▶ [Exercise instructions]:
Produce an exact copy of all the records.

╭─ Records shown

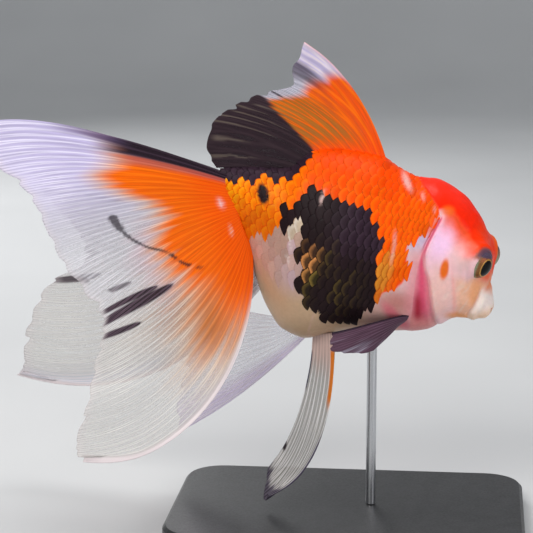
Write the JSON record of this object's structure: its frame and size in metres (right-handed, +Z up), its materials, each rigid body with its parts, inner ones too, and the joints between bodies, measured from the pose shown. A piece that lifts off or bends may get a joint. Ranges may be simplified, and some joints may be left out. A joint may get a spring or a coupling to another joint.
{
  "type": "fancy goldfish display model",
  "caption": "Life-size still model of a long-finned fancy goldfish, nose tipped down, on a flat base with one rod.",
  "frame": {"origin": "middle of the underside of the stand's base", "axes": "+X the way the fish faces, +Y its left side, +Z up; the fish is tipped nose down about +Y and curved to its right"},
  "size_m": [0.1689, 0.0822, 0.149],
  "materials": {
    "skin_pearl": "pearly white and pink scaleless skin, wet gloss",
    "skin_red": "smooth fleshy orange-red hood, wet gloss",
    "skin_orange": "orange scales with black, bronze and silver-white patches, glossy and slightly iridescent",
    "eye": "clear wet gloss over a brown iris with a gold ring and a black pupil",
    "fin_orange": "thin translucent membrane with orange and black rays",
    "fin_veil": "thin translucent milky membrane with fine white rays, orange at the tail root",
    "fin_dusk": "thin dark purple-grey membrane with lighter rays",
    "stand_base": "satin black",
    "stand_rod": "fine brushed"
  },
  "bodies": {
    "root": {"head": "skin_pearl", "gill_cover_right": "skin_pearl", "gill_cover_left": "skin_pearl", "hood": "skin_red", "trunk": "skin_orange", "tail_stem": "skin_orange", "eye_right": "eye", "eye_left": "eye", "dorsal_fin": "fin_orange", "tail_fin_right": "fin_veil", "tail_fin_left": "fin_veil", "pelvic_fin_right": "fin_veil", "pelvic_fin_left": "fin_veil", "pectoral_fin_right": "fin_dusk", "pectoral_fin_left": "fin_dusk", "anal_fin_right": "fin_veil", "anal_fin_left": "fin_veil", "stand_base": "stand_base", "stand_rod": "stand_rod"}
  },
  "joints": []
}
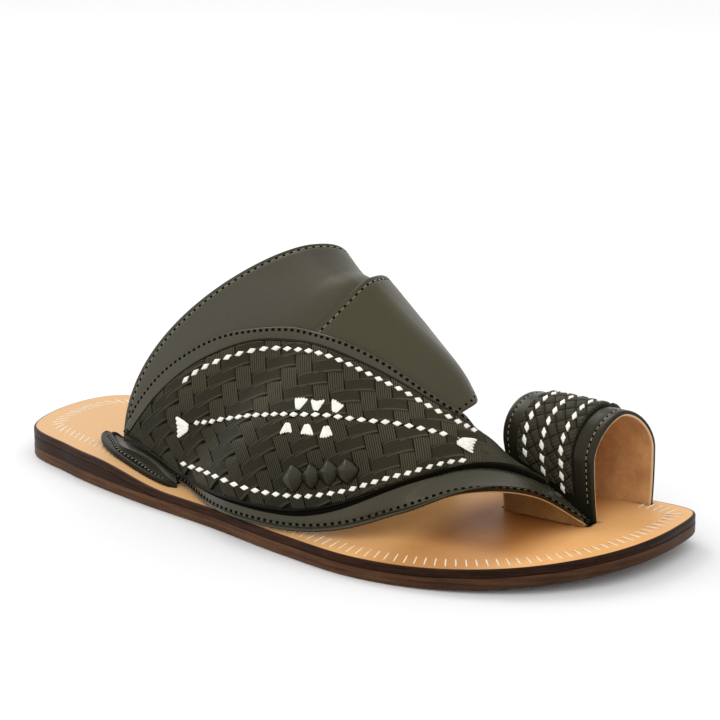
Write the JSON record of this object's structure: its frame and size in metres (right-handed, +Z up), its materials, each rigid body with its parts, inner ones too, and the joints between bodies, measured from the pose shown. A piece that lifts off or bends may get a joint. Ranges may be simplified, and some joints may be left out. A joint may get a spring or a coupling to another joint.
{
  "type": "arabic sandal",
  "caption": "Leather toe-loop sandal for the right foot with an instep band in two pieces, a woven leaf vamp and a ring for the big toe.",
  "frame": {"origin": "centre of the sandal's bounding box in plan, at the floor under the sole", "axes": "+X from the heel to the toe along the sole, +Y to the medial side, +Z up"},
  "size_m": [0.2844, 0.1126, 0.0992],
  "materials": {
    "outsole": "brown sole leather, satin edge",
    "wedge": "dark brown stacked leather, satin",
    "insole": "tan smooth leather, satin",
    "leather": "dark olive smooth leather, semi-gloss",
    "weave": "dark olive embossed leather, satin"
  },
  "bodies": {
    "root": {"outsole": "outsole", "heel_wedge": "wedge", "insole": "insole", "upper": "leather", "lateral_tab": "leather", "toe_loop": "leather", "woven_panel": "weave", "toe_loop_weave": "weave", "bead_1": "weave", "bead_2": "weave", "bead_3": "weave", "bead_4": "weave"}
  },
  "joints": []
}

╰─

▶ [The reply]:
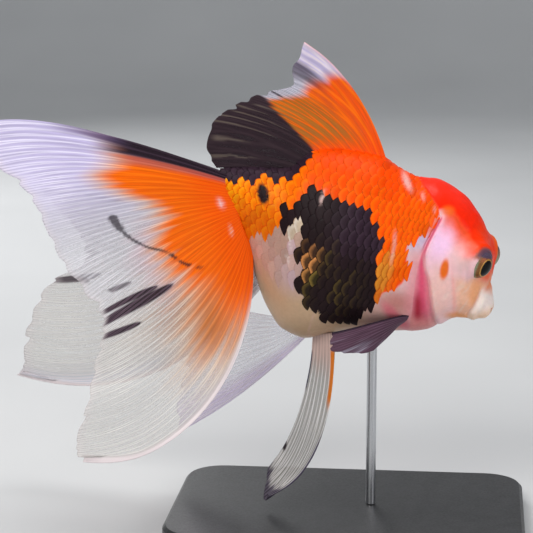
Write the JSON record of this object's structure: its frame and size in metres (right-handed, +Z up), its materials, each rigid body with its parts, inner ones too, and the joints between bodies, measured from the pose shown. A piece that lifts off or bends may get a joint. Ranges may be simplified, and some joints may be left out. A joint may get a spring or a coupling to another joint.
{
  "type": "fancy goldfish display model",
  "caption": "Life-size still model of a long-finned fancy goldfish, nose tipped down, on a flat base with one rod.",
  "frame": {"origin": "middle of the underside of the stand's base", "axes": "+X the way the fish faces, +Y its left side, +Z up; the fish is tipped nose down about +Y and curved to its right"},
  "size_m": [0.1689, 0.0822, 0.149],
  "materials": {
    "skin_pearl": "pearly white and pink scaleless skin, wet gloss",
    "skin_red": "smooth fleshy orange-red hood, wet gloss",
    "skin_orange": "orange scales with black, bronze and silver-white patches, glossy and slightly iridescent",
    "eye": "clear wet gloss over a brown iris with a gold ring and a black pupil",
    "fin_orange": "thin translucent membrane with orange and black rays",
    "fin_veil": "thin translucent milky membrane with fine white rays, orange at the tail root",
    "fin_dusk": "thin dark purple-grey membrane with lighter rays",
    "stand_base": "satin black",
    "stand_rod": "fine brushed"
  },
  "bodies": {
    "root": {"head": "skin_pearl", "gill_cover_right": "skin_pearl", "gill_cover_left": "skin_pearl", "hood": "skin_red", "trunk": "skin_orange", "tail_stem": "skin_orange", "eye_right": "eye", "eye_left": "eye", "dorsal_fin": "fin_orange", "tail_fin_right": "fin_veil", "tail_fin_left": "fin_veil", "pelvic_fin_right": "fin_veil", "pelvic_fin_left": "fin_veil", "pectoral_fin_right": "fin_dusk", "pectoral_fin_left": "fin_dusk", "anal_fin_right": "fin_veil", "anal_fin_left": "fin_veil", "stand_base": "stand_base", "stand_rod": "stand_rod"}
  },
  "joints": []
}
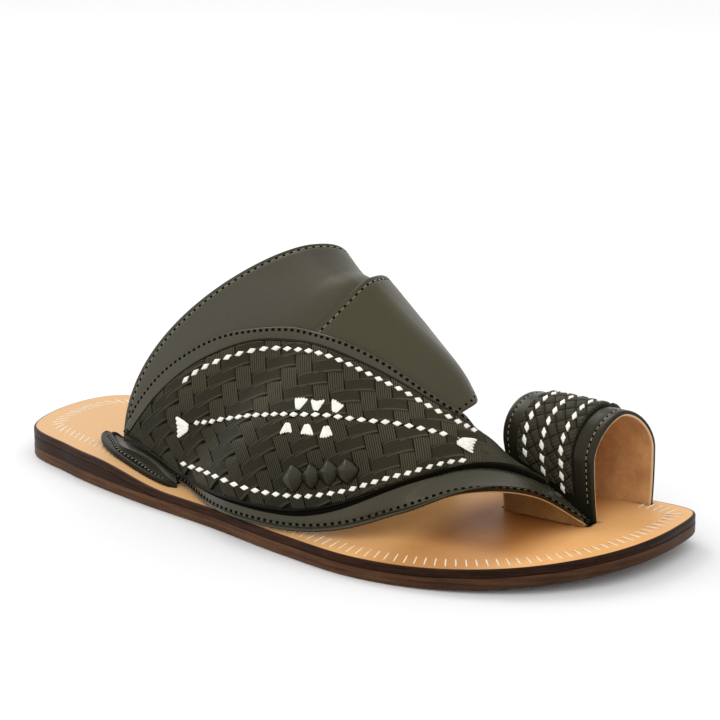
Write the JSON record of this object's structure: its frame and size in metres (right-handed, +Z up), its materials, each rigid body with its parts, inner ones too, and the joints between bodies, measured from the pose shown. A piece that lifts off or bends may get a joint. Ranges may be simplified, and some joints may be left out. A joint may get a spring or a coupling to another joint.
{
  "type": "arabic sandal",
  "caption": "Leather toe-loop sandal for the right foot with an instep band in two pieces, a woven leaf vamp and a ring for the big toe.",
  "frame": {"origin": "centre of the sandal's bounding box in plan, at the floor under the sole", "axes": "+X from the heel to the toe along the sole, +Y to the medial side, +Z up"},
  "size_m": [0.2844, 0.1126, 0.0992],
  "materials": {
    "outsole": "brown sole leather, satin edge",
    "wedge": "dark brown stacked leather, satin",
    "insole": "tan smooth leather, satin",
    "leather": "dark olive smooth leather, semi-gloss",
    "weave": "dark olive embossed leather, satin"
  },
  "bodies": {
    "root": {"outsole": "outsole", "heel_wedge": "wedge", "insole": "insole", "upper": "leather", "lateral_tab": "leather", "toe_loop": "leather", "woven_panel": "weave", "toe_loop_weave": "weave", "bead_1": "weave", "bead_2": "weave", "bead_3": "weave", "bead_4": "weave"}
  },
  "joints": []
}